CASE E ATTICI. Mentre impazzano le polemiche per i lavori di ristrutturazione all’attico del cardinal Bertone con i fondi del Bambin Gesù, assume anche maggior significato la scelta di Bergoglio di vivere a Santa Marta: «Il Palazzo Apostolico non è un appartamento lussuoso. Ma è largo, è grande», spiega Francesco, «dopo aver visto questo appartamento mi è sembrato un imbuto al rovescio, cioè grande ma con una porta piccola. Questo significa essere isolato. Io ho pensato: non posso vivere qua semplicemente per motivi mentali. Mi farebbe male. All’inizio sembrava una cosa strana, ma ho chiesto di restare qui, a Santa Marta. E questo mi fa bene perché mi sento libero. Mangio nella sala pranzo dove mangiano tutti.

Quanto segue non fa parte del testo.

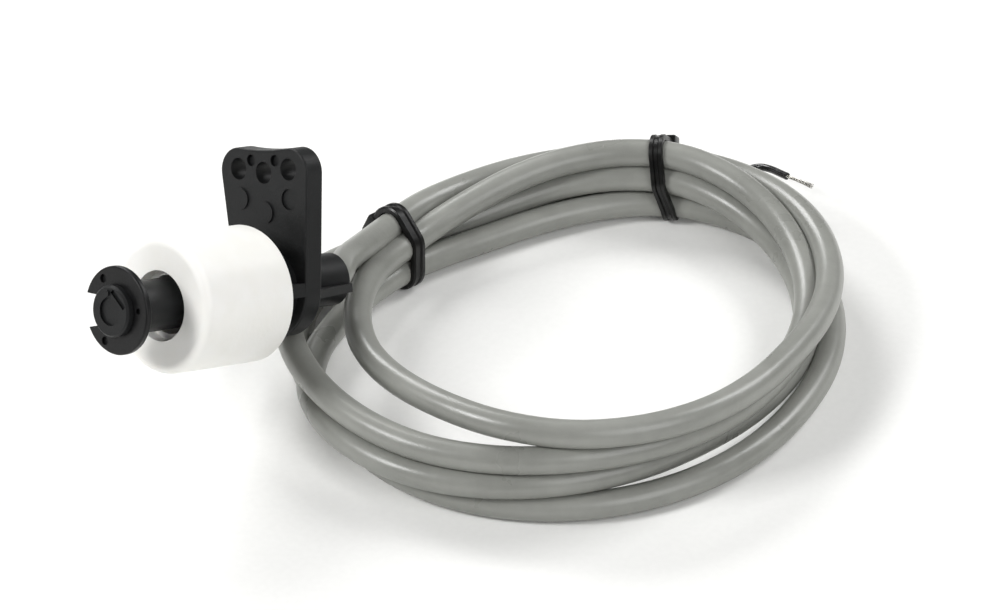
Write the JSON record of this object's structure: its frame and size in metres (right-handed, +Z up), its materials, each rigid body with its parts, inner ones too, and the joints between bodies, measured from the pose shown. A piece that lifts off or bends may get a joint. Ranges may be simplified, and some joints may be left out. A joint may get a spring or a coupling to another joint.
{
  "type": "cable float switch",
  "caption": "Small float switch: a float with a magnet slides on a moulded stem with a screw-on bracket plate, wired by a tied coil of cable with bare ends.",
  "frame": {"origin": "centre of the bracket plate's middle screw hole, half way through the plate", "axes": "+Z up and the coil flat on a level surface below; +X right and +Y away as seen from the side that shows the float left and the coil right"},
  "size_m": [0.1238, 0.0958, 0.0446],
  "materials": {
    "housing_plastic": "moulded black, satin",
    "clip_plastic": "moulded black, satin",
    "float_plastic": "moulded white, satin",
    "magnet_ferrite": "sintered, dull",
    "reed_glass": "clear, green tint",
    "reed_alloy": "drawn",
    "core_black_pvc": "extruded",
    "core_white_pvc": "extruded",
    "tinned_copper": "tinned",
    "solder": "bright",
    "potting_resin": "cast",
    "jacket_pvc": "extruded grey, satin",
    "tie_nylon": "moulded black, satin"
  },
  "bodies": {
    "switch": {"housing": "housing_plastic", "retaining_clip": "clip_plastic", "reed_glass_tube": "reed_glass", "reed_blade_front": "reed_alloy", "reed_blade_rear": "reed_alloy", "inner_core_black": "core_black_pvc", "inner_core_white": "core_white_pvc", "inner_strands_black": "tinned_copper", "inner_strands_white": "tinned_copper", "solder_front": "solder", "solder_rear": "solder", "potting": "potting_resin", "cable_coil": "jacket_pvc", "cable_at_switch": "jacket_pvc", "cable_free_end": "jacket_pvc", "core_black": "core_black_pvc", "core_black_strands": "tinned_copper", "core_white": "core_white_pvc", "core_white_strands": "tinned_copper", "tie_left": "tie_nylon", "tie_right": "tie_nylon"},
    "float": {"float_shell": "float_plastic", "float_cap": "float_plastic", "float_magnet": "magnet_ferrite"}
  },
  "joints": [
    {"name": "float_slide", "type": "slide", "parent": "switch", "child": "float", "axis": [-0.6886, -0.6377, 0.3453], "range_m": [0, 0.0081]}
  ]
}
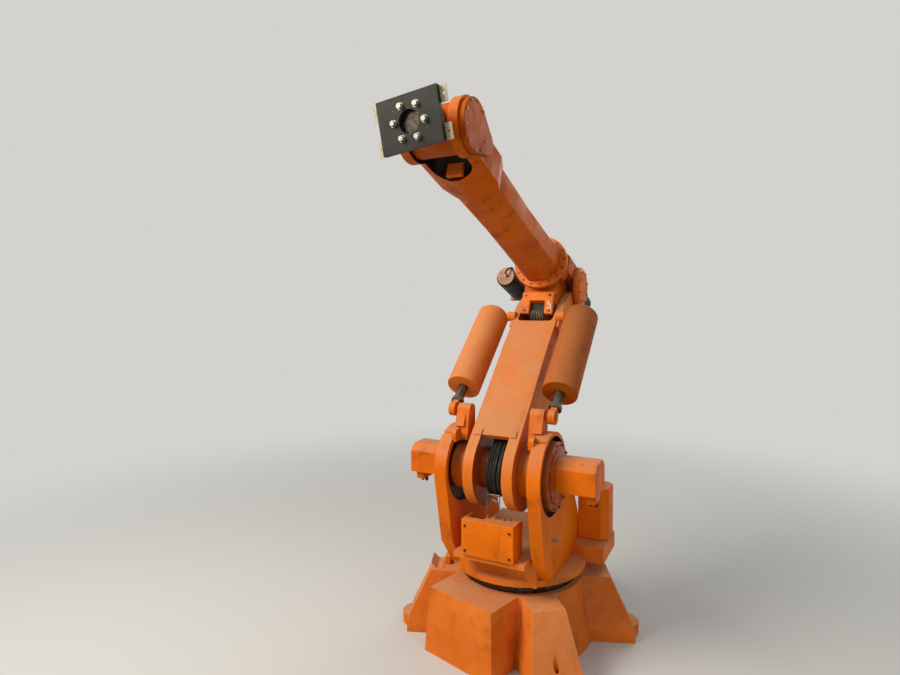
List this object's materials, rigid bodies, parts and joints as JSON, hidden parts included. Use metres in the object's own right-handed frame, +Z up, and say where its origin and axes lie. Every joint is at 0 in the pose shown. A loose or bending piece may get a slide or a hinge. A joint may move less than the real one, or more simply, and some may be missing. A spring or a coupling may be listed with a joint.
{
  "type": "industrial robot arm",
  "caption": "Orange floor-standing industrial robot arm with a turning stand, parallelogram lever, twin balancing cylinders and a tool plate on the wrist.",
  "frame": {"origin": "on the turning axis of the stand, at the level of the underside of the base", "axes": "+X forward, the way the arm points at rest; +Y to the robot's left; +Z up"},
  "size_m": [2.1172, 1.1654, 2.4598],
  "materials": {
    "orange_paint": "worn semi-gloss orange enamel, dusty on top",
    "dark_motor": "black motor paint, dusty",
    "bare_steel": "bare greasy steel",
    "grey_plate": "dark grey satin paint",
    "cream_paint": "chipped cream paint"
  },
  "bodies": {
    "base": {"base_casting": "orange_paint", "bearing_ring": "bare_steel", "connector_box": "orange_paint", "base_cover_plate": "orange_paint", "stop_block": "orange_paint"},
    "stand": {"turntable": "orange_paint", "left_cheek": "orange_paint", "right_cheek": "orange_paint", "left_gearbox": "orange_paint", "right_gearbox": "orange_paint", "axis_1_motor": "orange_paint", "axis_2_motor": "orange_paint", "axis_3_motor": "orange_paint", "front_box": "orange_paint", "cable_guide": "bare_steel", "left_rod_bracket": "orange_paint", "right_rod_bracket": "orange_paint"},
    "lower_arm": {"lower_arm": "orange_paint"},
    "lever": {"parallel_lever": "orange_paint"},
    "parallel_bar": {"parallel_bar": "orange_paint"},
    "left_rod": {"left_balancer_rod": "bare_steel"},
    "right_rod": {"right_balancer_rod": "bare_steel"},
    "left_cylinder": {"left_balancer_cylinder": "orange_paint"},
    "right_cylinder": {"right_balancer_cylinder": "orange_paint"},
    "upper_arm": {"elbow_housing": "orange_paint", "elbow_bracket": "orange_paint", "elbow_gear_cover": "orange_paint", "axis_4_mount": "orange_paint", "axis_4_motor": "dark_motor", "axis_5_motor": "dark_motor", "axis_6_motor": "dark_motor"},
    "arm_tube": {"roll_ring": "orange_paint", "arm_tube": "orange_paint", "wrist_fork": "orange_paint", "wrist_side_cover": "orange_paint", "wrist_round_cover": "orange_paint", "wrist_inner_block": "orange_paint"},
    "wrist": {"tilt_housing": "orange_paint"},
    "tool": {"turning_disc": "bare_steel", "tool_plate": "grey_plate", "upper_left_strap": "cream_paint", "lower_left_strap": "cream_paint", "upper_right_strap": "cream_paint", "lower_right_strap": "cream_paint"}
  },
  "joints": [
    {"name": "axis_1", "type": "hinge", "parent": "base", "child": "stand", "pos_m": [0, 0, 0.4], "axis": [0, 0, 1], "range_deg": [-195, 165]},
    {"name": "axis_2", "type": "hinge", "parent": "stand", "child": "lower_arm", "pos_m": [0.24, 0, 0.9], "axis": [0, 1, 0], "range_deg": [-25, 115]},
    {"name": "axis_3", "type": "hinge", "parent": "lower_arm", "child": "upper_arm", "pos_m": [-0.50246, 0, 1.64246], "axis": [0, -1, 0], "range_deg": [-39, 91]},
    {"name": "lever_turn", "type": "hinge", "parent": "lower_arm", "child": "lever", "pos_m": [0.24, 0, 0.9], "axis": [0, -1, 0], "range_deg": [-39, 91]},
    {"name": "bar_turn", "type": "hinge", "parent": "upper_arm", "child": "parallel_bar", "pos_m": [-0.81448, 0, 1.53503], "axis": [0, -1, 0], "range_deg": [-91, 39]},
    {"name": "axis_4", "type": "hinge", "parent": "upper_arm", "child": "arm_tube", "pos_m": [-0.57571, 0, 1.8552], "axis": [0.9455, 0, 0.3256], "range_deg": [-300, 300]},
    {"name": "axis_5", "type": "hinge", "parent": "arm_tube", "child": "wrist", "pos_m": [0.86147, 0, 2.35007], "axis": [0, 1, 0], "range_deg": [-145.4, 94.6]},
    {"name": "axis_6", "type": "hinge", "parent": "wrist", "child": "tool", "pos_m": [0.86147, 0, 2.35007], "axis": [0.9938, 0, -0.1115], "range_deg": [-216, 384]},
    {"name": "left_rod_turn", "type": "hinge", "parent": "stand", "child": "left_rod", "pos_m": [0.2435, 0.256, 1.177], "axis": [0, 1, 0], "range_deg": [-31.89, 146.53]},
    {"name": "left_balancer_slide", "type": "slide", "parent": "left_rod", "child": "left_cylinder", "axis": [-0.7361, 0, 0.6769], "range_m": [-0.068, 0.206]},
    {"name": "right_rod_turn", "type": "hinge", "parent": "stand", "child": "right_rod", "pos_m": [0.2435, -0.256, 1.177], "axis": [0, 1, 0], "range_deg": [-31.89, 146.53]},
    {"name": "right_balancer_slide", "type": "slide", "parent": "right_rod", "child": "right_cylinder", "axis": [-0.7361, 0, 0.6769], "range_m": [-0.068, 0.206]}
  ],
  "couplings": [
    {"joint": "lever_turn", "follows": "axis_3", "ratio": 1},
    {"joint": "bar_turn", "follows": "axis_3", "ratio": -1},
    {"joint": "left_rod_turn", "follows": "axis_2", "ratio": 1.2737},
    {"joint": "right_rod_turn", "follows": "axis_2", "ratio": 1.2737},
    {"joint": "right_balancer_slide", "follows": "left_balancer_slide", "ratio": 1}
  ]
}
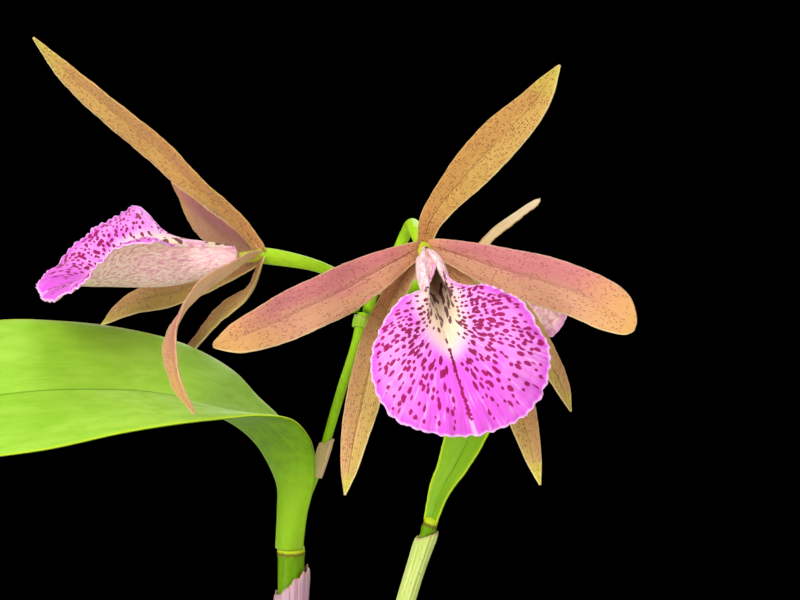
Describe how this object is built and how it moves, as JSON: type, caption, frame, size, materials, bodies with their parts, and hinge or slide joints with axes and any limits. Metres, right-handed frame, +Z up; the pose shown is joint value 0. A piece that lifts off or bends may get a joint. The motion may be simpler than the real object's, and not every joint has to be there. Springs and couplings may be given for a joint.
{
  "type": "potted orchid",
  "caption": "Flowering brassocattleya orchid in a plain tapered pot of bark: slim canes, arching strap leaves, and a stem of star-shaped blooms with round spotted lips.",
  "frame": {"origin": "middle of the pot's flat base", "axes": "+Z up; -Y is the side the front flower faces; +X to the right as seen from there"},
  "size_m": [0.1876, 0.1557, 0.312],
  "materials": {
    "terracotta": "matte",
    "bark": "matte",
    "root": "matte",
    "cane": "satin",
    "dry_sheath": "matte",
    "green_sheath": "matte",
    "leaf": "satin",
    "stem": "satin",
    "spathe": "matte",
    "sepal": "matte",
    "petal": "matte",
    "lip": "matte",
    "column": "matte"
  },
  "bodies": {
    "root": {"pot": "terracotta", "bark_medium": "bark", "rhizome_with_roots": "root", "left_cane": "cane", "left_cane_sheath": "dry_sheath", "left_leaf": "leaf", "second_cane": "cane", "second_cane_sheath": "green_sheath", "second_leaf": "leaf", "old_cane": "cane", "old_cane_sheath": "dry_sheath", "flower_stem": "stem", "flower_stem_spathe": "spathe", "flower_stem_bract": "spathe", "front_dorsal_sepal": "sepal", "front_petal_left": "petal", "front_petal_right": "petal", "front_sepal_left": "sepal", "front_sepal_right": "sepal", "front_lip": "lip", "front_column": "column", "front_stalk": "stem", "left_dorsal_sepal": "sepal", "left_petal_left": "petal", "left_petal_right": "petal", "left_sepal_left": "sepal", "left_sepal_right": "sepal", "left_lip": "lip", "left_column": "column", "left_stalk": "stem", "third_dorsal_sepal": "sepal", "third_petal_left": "petal", "third_petal_right": "petal", "third_sepal_left": "sepal", "third_sepal_right": "sepal", "third_lip": "lip", "third_column": "column", "third_stalk": "stem"}
  },
  "joints": []
}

E quando sono in anticipo mangio con i dipendenti. Trovo gente, la saluto e questo fa che la gabbia d’oro non sia tanto una gabbia. Ma mi manca la strada».

LE RICCHEZZE DELLA CHIESA. Infine, un’altra pesante risposta a proposito dell’uso dei beni della Chiesa: «I beni immobili della Chiesa sono molti, ma li usiamo per mantenere le strutture della Chiesa e per mantenere tante opere che si fanno nei Paesi bisognosi: ospedali, scuole», la conclusione del Pontefice, «se facciamo un catalogo dei beni della Chiesa, si pensa: la Chiesa è molto ricca. Ma quando è stato fatto il Concordato con l’Italia nel 1929 sulla Questione Romana, il governo italiano di quel tempo ha offerto alla Chiesa un grande parco a Roma. Il Papa di allora, Pio XI, ha detto: no, vorrei soltanto un mezzo chilometro quadrato per garantire la indipendenza della Chiesa. Questo principio vale ancora. I tesori della Chiesa? Sono i tesori dell`umanità. Per esempio, se io domani dico che la Pietà di Michelangelo venga messa all’asta, non si può fare, perché non è proprietà della Chiesa. Sta in una chiesa, ma è dell’umanità».